Let us assume a Parliament slightly differently constructed:

Labour 305 comprising 265 English MPs, 25 in Scotland and 15 in Wales

Conservative 275 comprising 255 English MPs, 5 in Scotland and 15 in Wales

SNP 25 MPs

LibDem 27, comprising 13 English MPs, 4 in Scotland and 10 in Wales

(along with 18 N/Irish MPs from UUP, DUP, Sinn Fein and SDLP)

and assume further a Labour/SNP coalition with a majority of 4 (330 seats).

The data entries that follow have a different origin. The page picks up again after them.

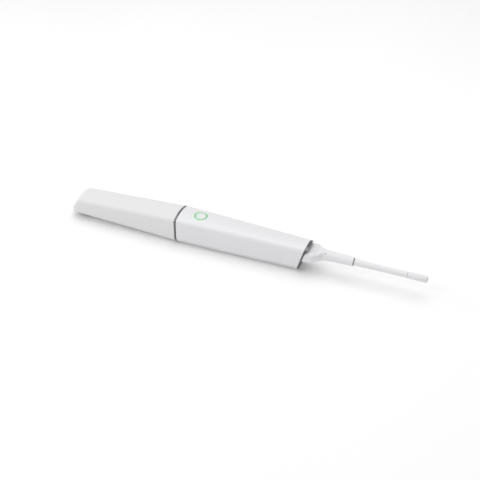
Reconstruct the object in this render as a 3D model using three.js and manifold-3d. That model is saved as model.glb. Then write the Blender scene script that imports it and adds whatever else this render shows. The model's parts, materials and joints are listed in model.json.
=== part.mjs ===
// Intraoral camera: a hand-held dental scanning wand with a sleeve tip that pulls off, one lit push button and a
// detachable cable plug. Millimetres, +Z up. X runs along the wand: the scanning nose is at -X and the cable
// leaves at +X. The origin lies on the resting plane, under the middle of the wand without its cable.
import * as THREE from "three";
import { mergeVertices } from "three/addons/utils/BufferGeometryUtils.js";
import Module from "manifold-3d";

// ---------------------------------------------------------------- driving dimensions
const GAP = 0.3; // clearance between pieces that meet
const LENGTH = 281; // nose to the top of the rear end
const WIDTH = 33; // at the joint between tip and handle
const HEIGHT = 34.5; // at the same joint
const NOSE_X = -LENGTH / 2;
const REAR_X = LENGTH / 2;
const JOINT_X = -8; // middle of the bright ring between tip and handle
const RING = { width: 1.8, depth: 2.6 };

const TIP = {
  wall: 1.4,
  setBack: 0.1, // of its sides and top behind those of the handle
  narrowing: 1.5, // of the half width, from the joint to the nose
  topFall: 6.8, // of the top line, from the joint to the nose
  bellyRise: 5.7, // of the underside, from the joint to the nose
  rearX: JOINT_X - RING.width / 2 - GAP,
};
const NOSE = {
  bluntHeight: 5, // of its front, under the slope
  steepness: 1.5, // rise of the slope for each millimetre back
  corner: 12, // plan radius
  chin: 3, // radius where it turns under
  brow: 3, // how softly the slope meets the top line
};
const SCAN_WINDOW = { x: [-137, -118], halfWidth: 8.5, corner: 3 }; // in the underside of the tip
const MIRROR = { x: -128.2, z: 13.9, halfLength: 8, thickness: 0.7, halfCarrier: 10, lean: -Math.PI / 4 };

const HANDLE = {
  wall: 1.8,
  topFall: 4.3, // of the top line, from the joint to the rear
  rearHalfWidth: 12.3,
  evenNarrowing: 2.4, // the share of the narrowing that is the same all along
  seamZ: 6, // where the upper and lower shells part
  frontX: JOINT_X + RING.width / 2 + GAP,
};
const REAR_TOP_Z = HEIGHT - HANDLE.topFall;
const REAR_SLANT = THREE.MathUtils.degToRad(16); // the rear end leans forward towards its foot
const REAR_RING = { width: 1.2, brow: 1.7, browZ: 26.3 }; // at the top it stands out further, over the plug
const END_PLATE = { sunk: 0.6, thickness: 1.8 };

const BUTTON = { x: 15.9, radius: 5.6, flangeRadius: 6.6, flangeZ: [28.5, 29.2], noseZ: 28, noseRadius: 1.6 };
const LIGHT_RING = { inner: 5.9, outer: 6.9, footRadius: 8.4, footZ: [29.6, 30.3] };
const BUTTON_BOARD_Z = [24.9, 26.1];

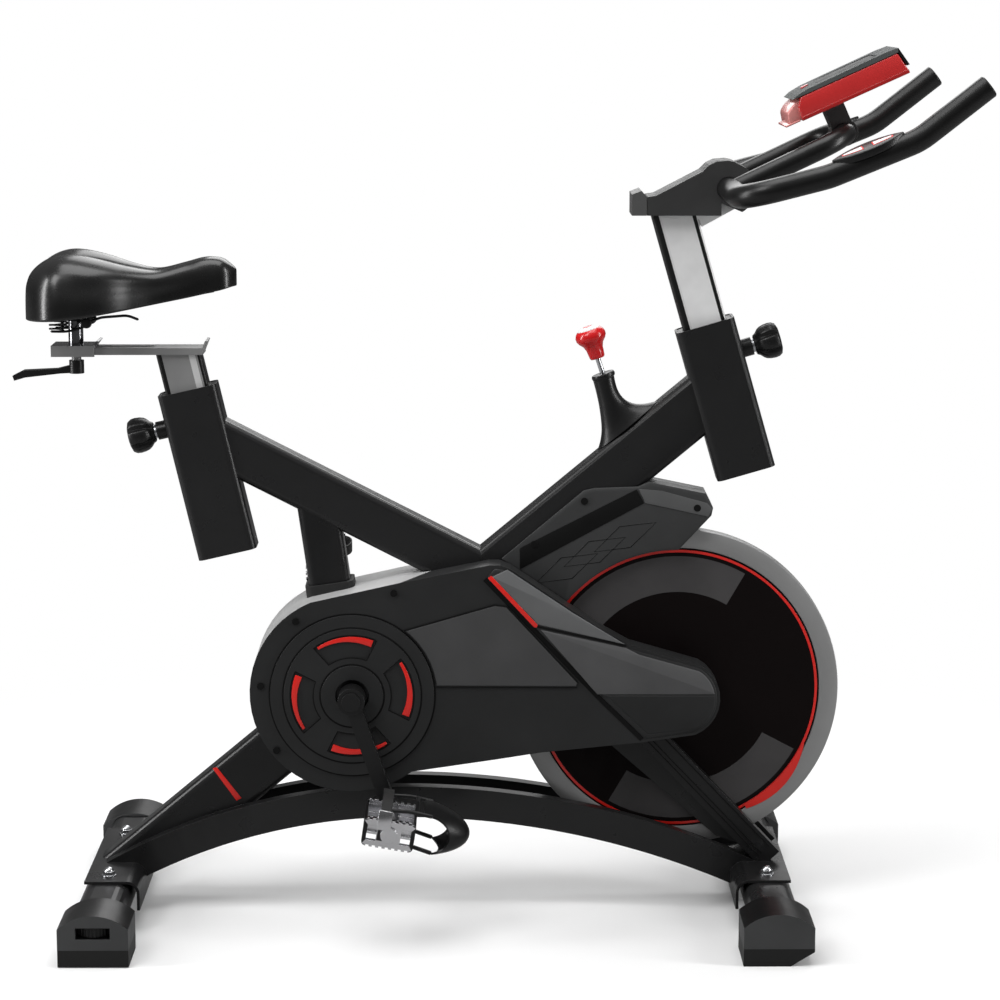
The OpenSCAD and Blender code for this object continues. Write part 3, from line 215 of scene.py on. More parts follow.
CAP = finish("cap_plastic", (0.085, 0.085, 0.085), 0.48, grain=1300, bump=0.10)
RED = finish("red_vinyl", (0.78, 0.016, 0.010), 0.34, bump=0.02, vary=0.05, coat=0.2)
KNOB_RED = finish("knob_red", (0.60, 0.008, 0.010), 0.24, bump=0.01, vary=0.06, coat=0.15)
RUBBER = finish("black_rubber", (0.008, 0.008, 0.008), 0.70, grain=900, bump=0.20)
STEEL = finish("ground_steel", (0.50, 0.51, 0.53), 0.28, 1.0, grain=600, stretch=(1, 0.05, 1))
ALLOY = finish("turned_alloy", (0.80, 0.80, 0.82), 0.16, 1.0, grain=500)
RIM = finish("machined_rim", (0.33, 0.33, 0.33), 0.44, 0.40, grain=800, bump=0.06, vary=0.05)
DISC = finish("disc_black", (0.0036, 0.0016, 0.0016), 0.60, bump=0.03, specular=0.12)
SECTOR = finish("disc_grey", (0.072, 0.069, 0.070), 0.60, bump=0.03, specular=0.12)
SKIN = finish("saddle_skin", (0.0055, 0.0055, 0.0055), 0.27, grain=620, bump=0.08, vary=0.06, coat=0.10,
              soft_edge=0.3)
GRIP = finish("bar_coat", (0.0060, 0.0060, 0.0060), 0.32, grain=950, bump=0.06, specular=0.38)
WHITE = finish("pad_white", (0.82, 0.82, 0.82), 0.35, bump=0.02, vary=0.04)
CONSOLE = finish("console_red", (0.58, 0.030, 0.030), 0.24, bump=0.03, vary=0.08, coat=0.3)
CONSOLE_DARK = finish("console_band", (0.40, 0.016, 0.016), 0.24, bump=0.03, vary=0.08, coat=0.3)
PINK = finish("console_pink", (0.74, 0.28, 0.26), 0.24, bump=0.03, vary=0.06, coat=0.3)
LID = finish("console_grey", (0.085, 0.090, 0.090), 0.70, grain=1200, bump=0.04, specular=0.12)
SCREEN = finish("screen_window", (0.020, 0.022, 0.022), 0.55, bump=0.0, specular=0.1)
FELT = finish("wool_felt", (0.22, 0.17, 0.12), 0.90, grain=420, bump=0.5, sheen=0.5)
CHROME = finish("dark_chrome", (0.26, 0.26, 0.27), 0.18, 1.0, bump=0.02)
# black for seams, screws and moulded lines, and also painted shade in grooves and in the guard's trench
LINE = finish("seam_and_shade_black", (0.0016, 0.0016, 0.0016), 0.60, bump=0.02, specular=0.2)

FINISH = {
    "frame_paint": PAINT, "zinc": ZINC, "post_steel": POST, "foot_plastic": FOOT,
    "black_plastic": BLACK, "cover_plastic": COVER, "grey_plastic": SHIELD, "red_vinyl": RED,
    "black_rubber": RUBBER, "bearing_steel": STEEL, "pulley_alloy": ALLOY, "wheel_iron": RIM,
    "crank_paint": BLACK, "saddle_skin": SKIN, "bar_grip": GRIP, "pad_steel": WHITE,
    "red_plastic": CONSOLE, "screen": SCREEN, "felt": FELT, "casing_grey": CASING,
    "pedal_alloy": ALLOY, "knob_red": KNOB_RED,
}


# ---------------------------------------------------------------- mesh helpers

def set_finish(obj, *materials):
    obj.data.materials.clear()
    for material in materials:
        obj.data.materials.append(material)
    return obj


def smooth(obj, degrees=35.0):
    """Smooth shading that keeps edges sharper than the angle."""
    mesh = obj.data
    mesh.polygons.foreach_set("use_smooth", [True] * len(mesh.polygons))
    mesh.set_sharp_from_angle(angle=math.radians(degrees))
    return obj


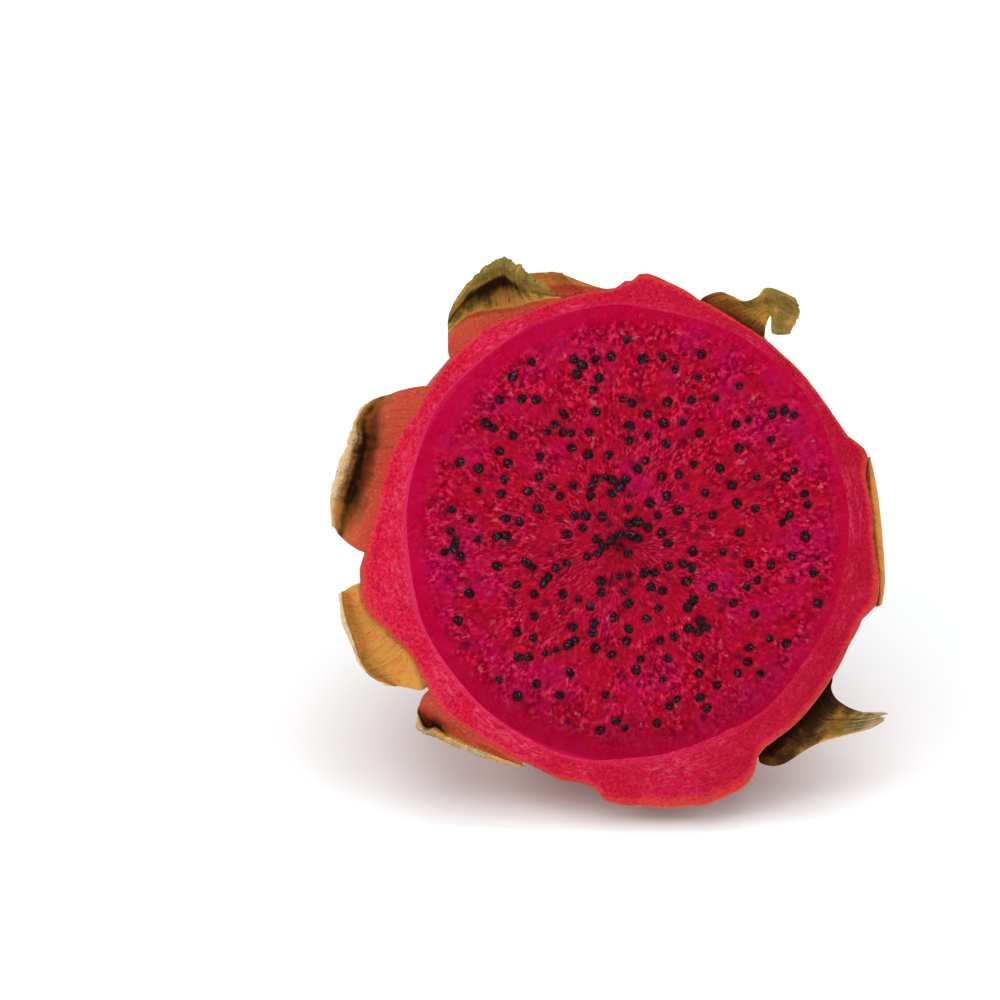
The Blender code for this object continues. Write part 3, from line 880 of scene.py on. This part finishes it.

An English-only Health Bill passes 2nd Reading with those SNP votes, and the Scottish Labour votes carrying the day. We can exclude from this example a Bill that fails to pass 2nd Reading since this new system leads to no change – it goes nowhere, and not even the possibility of English MP consent can save it, since it never reaches that stage. Similarly, a Bill that passes 2nd Reading but with Scottish MPs voting against will go into the new system but if the veto is exercised, that is in accordance with their wishes and if consented to there, there had been no change in result in the new EVEL system

Thus, it passes through Public Bill Committee in the usual way but then the new EVEL system triggers a legislative Grand Committee of (here) English only MPs. The 25 Scottish Labour MPs are excluded, as are the 25 SNP MPs, the few Scottish LibDems and Conservatives, as well as Welsh and Northern Irish MPs. The anti-Bill minority in the House (275 Conservatives and 27 LibDems) is now turned into a majority: against the 265 English Labour MPs there would be ranged 268 English Conservative and LibDem MPs combined. They will, we can assume, veto the Bill – they didn’t after all want it when it went to a full vote on 2nd Reading. While it will go back the House as a whole to seek compromise, eventually if that cannot be reached, the Grand Committee is reconvened and “asked to consent to the amendments made by the whole House. If no agreement is reached at this point, the disputed parts of the bill fall.”

It seems to me that it cannot be anything but a diminution, removal even, of the equal rights of Scottish MPs over the legislative output of the House. Their one chance, as part of a rump of 650, to say yea to legislation is outflanked by the later right afforded to a smaller group to say nay.